Output all of the entries below precisely as written.

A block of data
········
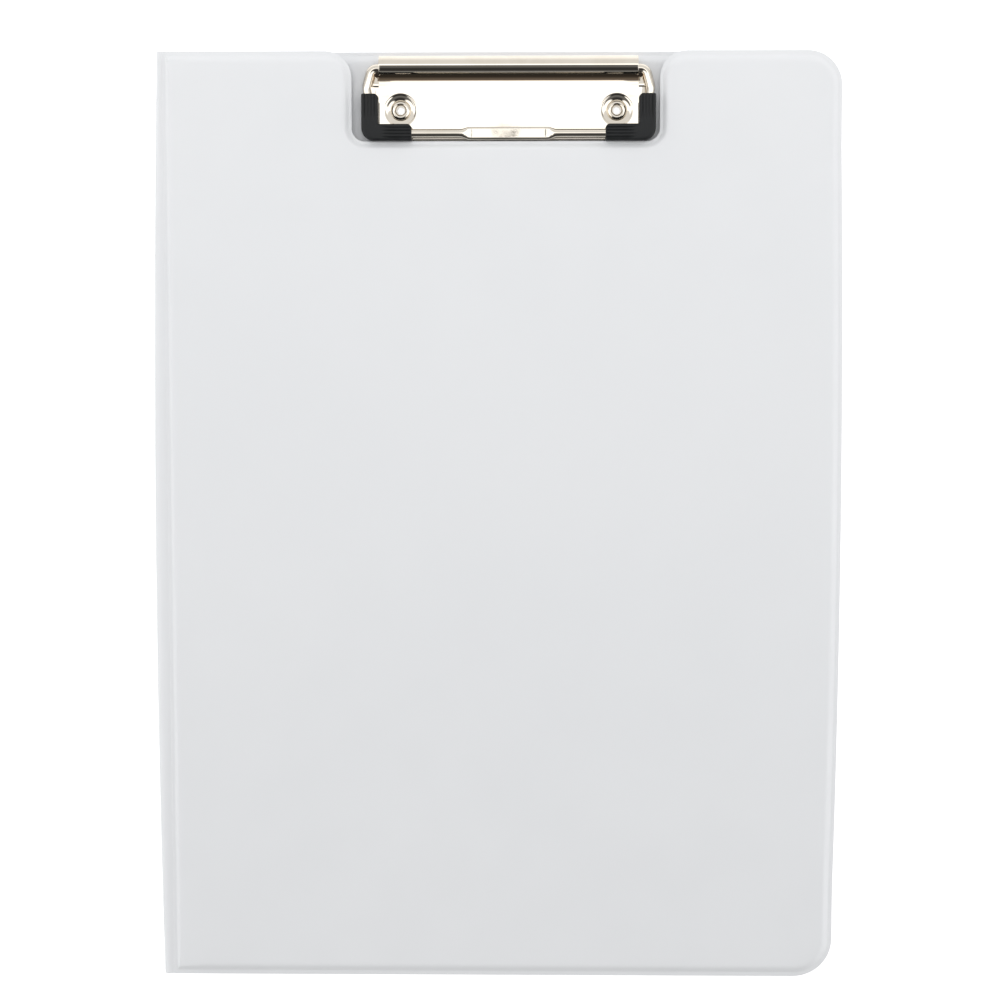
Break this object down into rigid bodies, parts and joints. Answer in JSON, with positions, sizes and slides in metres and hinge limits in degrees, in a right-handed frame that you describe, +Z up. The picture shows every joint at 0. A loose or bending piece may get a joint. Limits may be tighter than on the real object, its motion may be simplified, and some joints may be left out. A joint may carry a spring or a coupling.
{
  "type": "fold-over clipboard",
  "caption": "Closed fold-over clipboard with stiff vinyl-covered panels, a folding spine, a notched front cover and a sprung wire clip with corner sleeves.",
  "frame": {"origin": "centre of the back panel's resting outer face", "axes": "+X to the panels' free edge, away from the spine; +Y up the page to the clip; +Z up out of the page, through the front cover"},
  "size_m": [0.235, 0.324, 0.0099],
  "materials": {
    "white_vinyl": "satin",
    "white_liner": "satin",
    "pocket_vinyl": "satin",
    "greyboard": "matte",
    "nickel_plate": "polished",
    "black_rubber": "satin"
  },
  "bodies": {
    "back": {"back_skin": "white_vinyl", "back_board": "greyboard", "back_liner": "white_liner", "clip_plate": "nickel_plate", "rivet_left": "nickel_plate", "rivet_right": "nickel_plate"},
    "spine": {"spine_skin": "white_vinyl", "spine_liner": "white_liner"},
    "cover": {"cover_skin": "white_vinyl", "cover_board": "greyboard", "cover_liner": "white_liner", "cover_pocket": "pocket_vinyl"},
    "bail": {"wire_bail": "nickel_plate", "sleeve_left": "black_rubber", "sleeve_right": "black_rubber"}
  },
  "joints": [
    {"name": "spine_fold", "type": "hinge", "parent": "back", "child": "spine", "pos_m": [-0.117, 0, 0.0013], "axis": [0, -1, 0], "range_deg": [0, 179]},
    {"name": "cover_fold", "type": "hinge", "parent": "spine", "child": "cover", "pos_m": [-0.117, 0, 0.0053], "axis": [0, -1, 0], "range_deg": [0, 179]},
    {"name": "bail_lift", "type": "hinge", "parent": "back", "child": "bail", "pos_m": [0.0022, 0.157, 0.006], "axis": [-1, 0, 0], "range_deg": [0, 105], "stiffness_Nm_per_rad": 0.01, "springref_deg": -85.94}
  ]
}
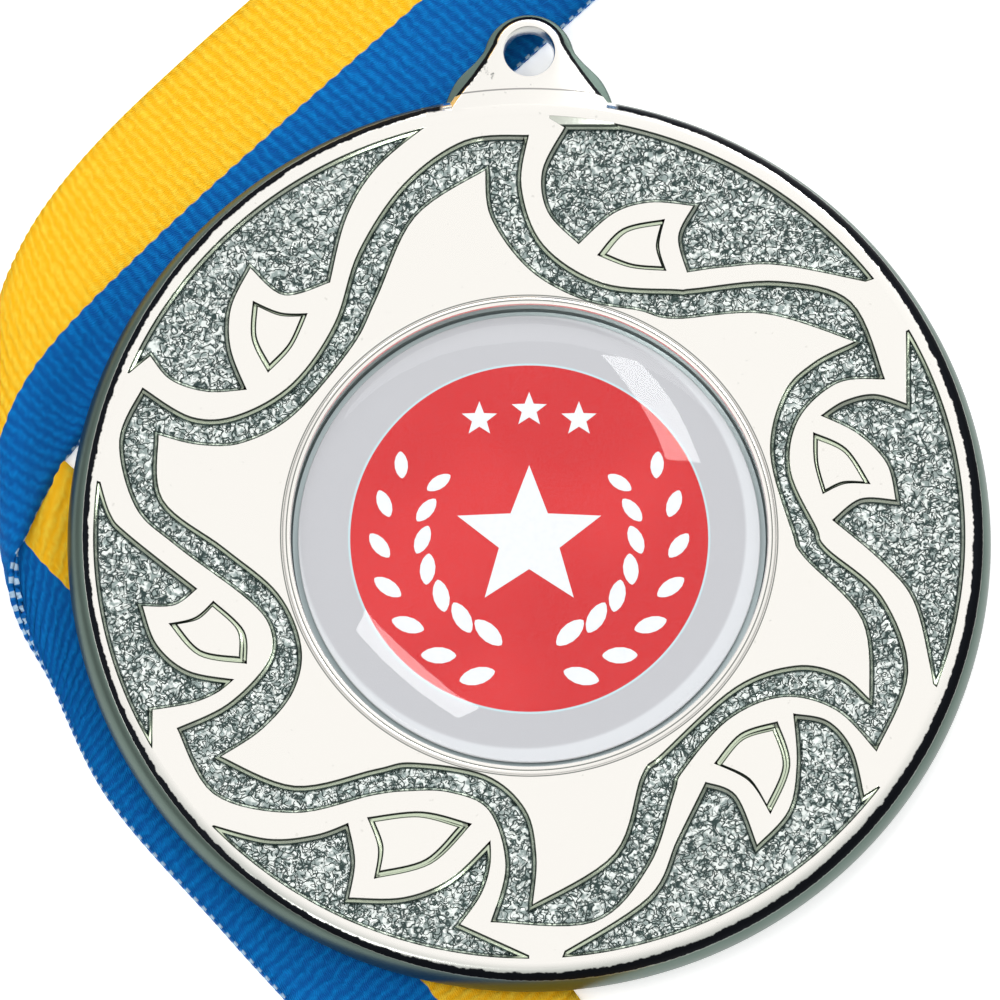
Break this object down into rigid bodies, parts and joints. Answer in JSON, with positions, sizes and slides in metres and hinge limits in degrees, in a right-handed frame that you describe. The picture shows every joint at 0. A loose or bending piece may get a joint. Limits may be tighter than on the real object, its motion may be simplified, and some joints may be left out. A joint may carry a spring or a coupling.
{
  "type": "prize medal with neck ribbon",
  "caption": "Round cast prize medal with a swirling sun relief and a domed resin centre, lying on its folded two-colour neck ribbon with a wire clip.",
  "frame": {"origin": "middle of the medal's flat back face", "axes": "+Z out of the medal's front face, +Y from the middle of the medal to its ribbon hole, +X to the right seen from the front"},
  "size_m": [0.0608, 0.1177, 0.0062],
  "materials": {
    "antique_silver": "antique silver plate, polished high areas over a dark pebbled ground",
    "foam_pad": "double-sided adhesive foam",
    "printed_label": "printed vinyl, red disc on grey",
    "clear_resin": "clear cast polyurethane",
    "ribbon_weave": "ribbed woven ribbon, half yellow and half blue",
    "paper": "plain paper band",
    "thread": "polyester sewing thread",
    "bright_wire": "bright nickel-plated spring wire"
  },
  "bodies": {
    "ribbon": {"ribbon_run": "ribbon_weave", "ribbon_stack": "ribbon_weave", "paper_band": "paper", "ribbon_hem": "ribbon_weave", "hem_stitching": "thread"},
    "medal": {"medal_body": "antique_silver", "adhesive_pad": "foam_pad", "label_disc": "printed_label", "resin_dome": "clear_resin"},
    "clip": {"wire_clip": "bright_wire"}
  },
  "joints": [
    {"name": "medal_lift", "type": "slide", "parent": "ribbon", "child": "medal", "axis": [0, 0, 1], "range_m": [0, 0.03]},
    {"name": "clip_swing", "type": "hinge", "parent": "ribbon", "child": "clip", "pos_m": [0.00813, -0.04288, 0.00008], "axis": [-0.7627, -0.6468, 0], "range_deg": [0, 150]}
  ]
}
········
• In response
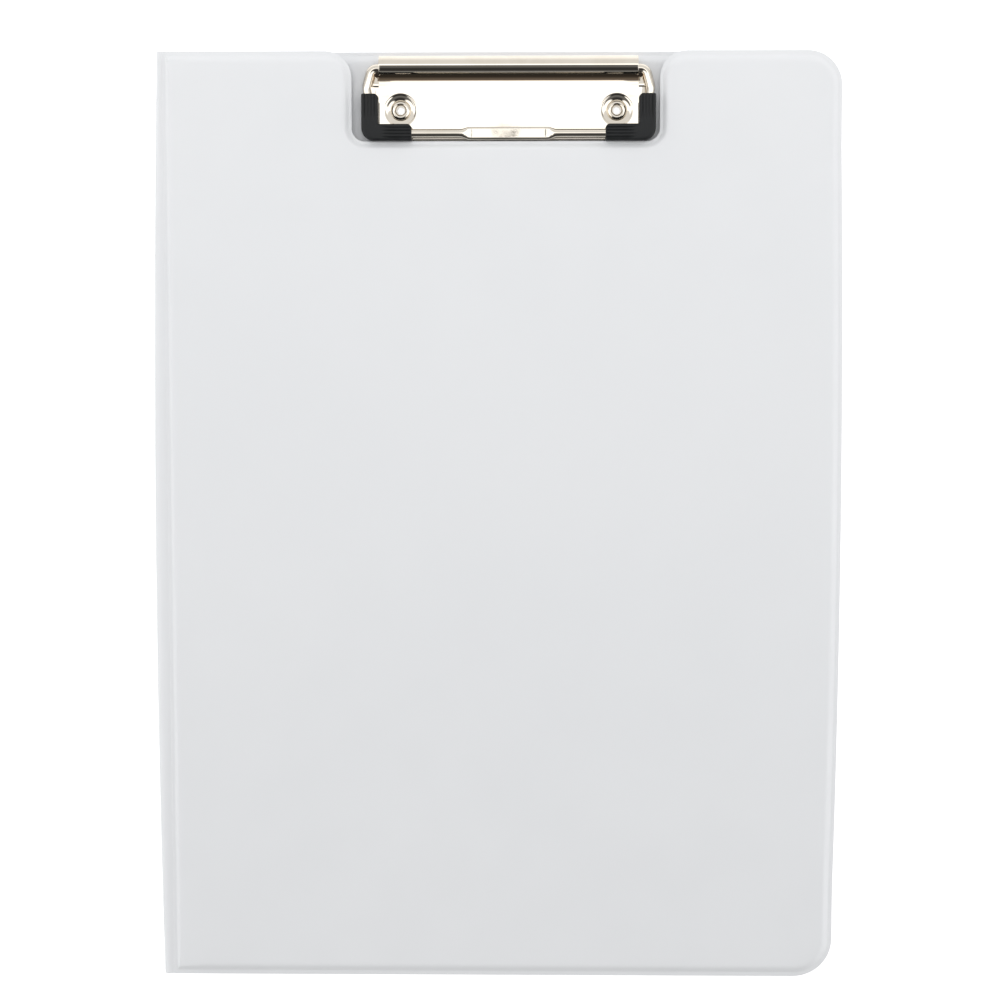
Break this object down into rigid bodies, parts and joints. Answer in JSON, with positions, sizes and slides in metres and hinge limits in degrees, in a right-handed frame that you describe, +Z up. The picture shows every joint at 0. A loose or bending piece may get a joint. Limits may be tighter than on the real object, its motion may be simplified, and some joints may be left out. A joint may carry a spring or a coupling.
{
  "type": "fold-over clipboard",
  "caption": "Closed fold-over clipboard with stiff vinyl-covered panels, a folding spine, a notched front cover and a sprung wire clip with corner sleeves.",
  "frame": {"origin": "centre of the back panel's resting outer face", "axes": "+X to the panels' free edge, away from the spine; +Y up the page to the clip; +Z up out of the page, through the front cover"},
  "size_m": [0.235, 0.324, 0.0099],
  "materials": {
    "white_vinyl": "satin",
    "white_liner": "satin",
    "pocket_vinyl": "satin",
    "greyboard": "matte",
    "nickel_plate": "polished",
    "black_rubber": "satin"
  },
  "bodies": {
    "back": {"back_skin": "white_vinyl", "back_board": "greyboard", "back_liner": "white_liner", "clip_plate": "nickel_plate", "rivet_left": "nickel_plate", "rivet_right": "nickel_plate"},
    "spine": {"spine_skin": "white_vinyl", "spine_liner": "white_liner"},
    "cover": {"cover_skin": "white_vinyl", "cover_board": "greyboard", "cover_liner": "white_liner", "cover_pocket": "pocket_vinyl"},
    "bail": {"wire_bail": "nickel_plate", "sleeve_left": "black_rubber", "sleeve_right": "black_rubber"}
  },
  "joints": [
    {"name": "spine_fold", "type": "hinge", "parent": "back", "child": "spine", "pos_m": [-0.117, 0, 0.0013], "axis": [0, -1, 0], "range_deg": [0, 179]},
    {"name": "cover_fold", "type": "hinge", "parent": "spine", "child": "cover", "pos_m": [-0.117, 0, 0.0053], "axis": [0, -1, 0], "range_deg": [0, 179]},
    {"name": "bail_lift", "type": "hinge", "parent": "back", "child": "bail", "pos_m": [0.0022, 0.157, 0.006], "axis": [-1, 0, 0], "range_deg": [0, 105], "stiffness_Nm_per_rad": 0.01, "springref_deg": -85.94}
  ]
}
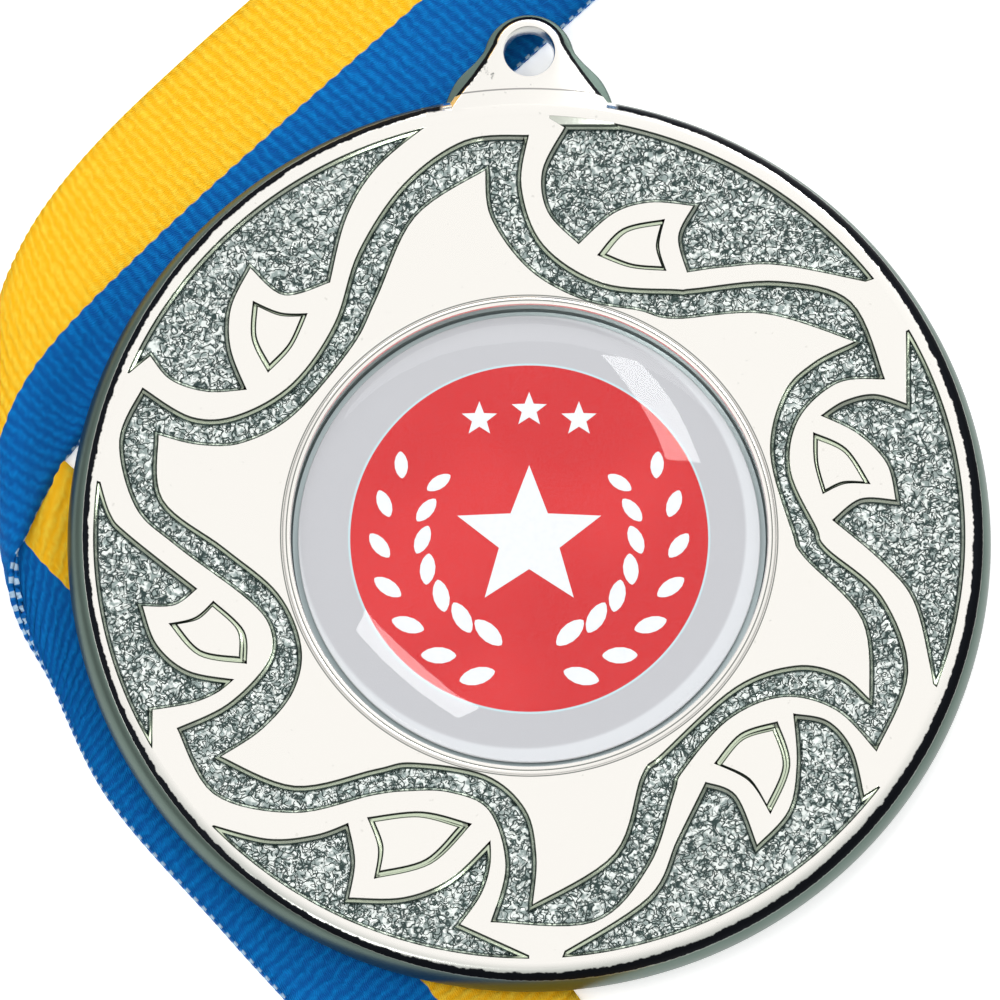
Break this object down into rigid bodies, parts and joints. Answer in JSON, with positions, sizes and slides in metres and hinge limits in degrees, in a right-handed frame that you describe. The picture shows every joint at 0. A loose or bending piece may get a joint. Limits may be tighter than on the real object, its motion may be simplified, and some joints may be left out. A joint may carry a spring or a coupling.
{
  "type": "prize medal with neck ribbon",
  "caption": "Round cast prize medal with a swirling sun relief and a domed resin centre, lying on its folded two-colour neck ribbon with a wire clip.",
  "frame": {"origin": "middle of the medal's flat back face", "axes": "+Z out of the medal's front face, +Y from the middle of the medal to its ribbon hole, +X to the right seen from the front"},
  "size_m": [0.0608, 0.1177, 0.0062],
  "materials": {
    "antique_silver": "antique silver plate, polished high areas over a dark pebbled ground",
    "foam_pad": "double-sided adhesive foam",
    "printed_label": "printed vinyl, red disc on grey",
    "clear_resin": "clear cast polyurethane",
    "ribbon_weave": "ribbed woven ribbon, half yellow and half blue",
    "paper": "plain paper band",
    "thread": "polyester sewing thread",
    "bright_wire": "bright nickel-plated spring wire"
  },
  "bodies": {
    "ribbon": {"ribbon_run": "ribbon_weave", "ribbon_stack": "ribbon_weave", "paper_band": "paper", "ribbon_hem": "ribbon_weave", "hem_stitching": "thread"},
    "medal": {"medal_body": "antique_silver", "adhesive_pad": "foam_pad", "label_disc": "printed_label", "resin_dome": "clear_resin"},
    "clip": {"wire_clip": "bright_wire"}
  },
  "joints": [
    {"name": "medal_lift", "type": "slide", "parent": "ribbon", "child": "medal", "axis": [0, 0, 1], "range_m": [0, 0.03]},
    {"name": "clip_swing", "type": "hinge", "parent": "ribbon", "child": "clip", "pos_m": [0.00813, -0.04288, 0.00008], "axis": [-0.7627, -0.6468, 0], "range_deg": [0, 150]}
  ]
}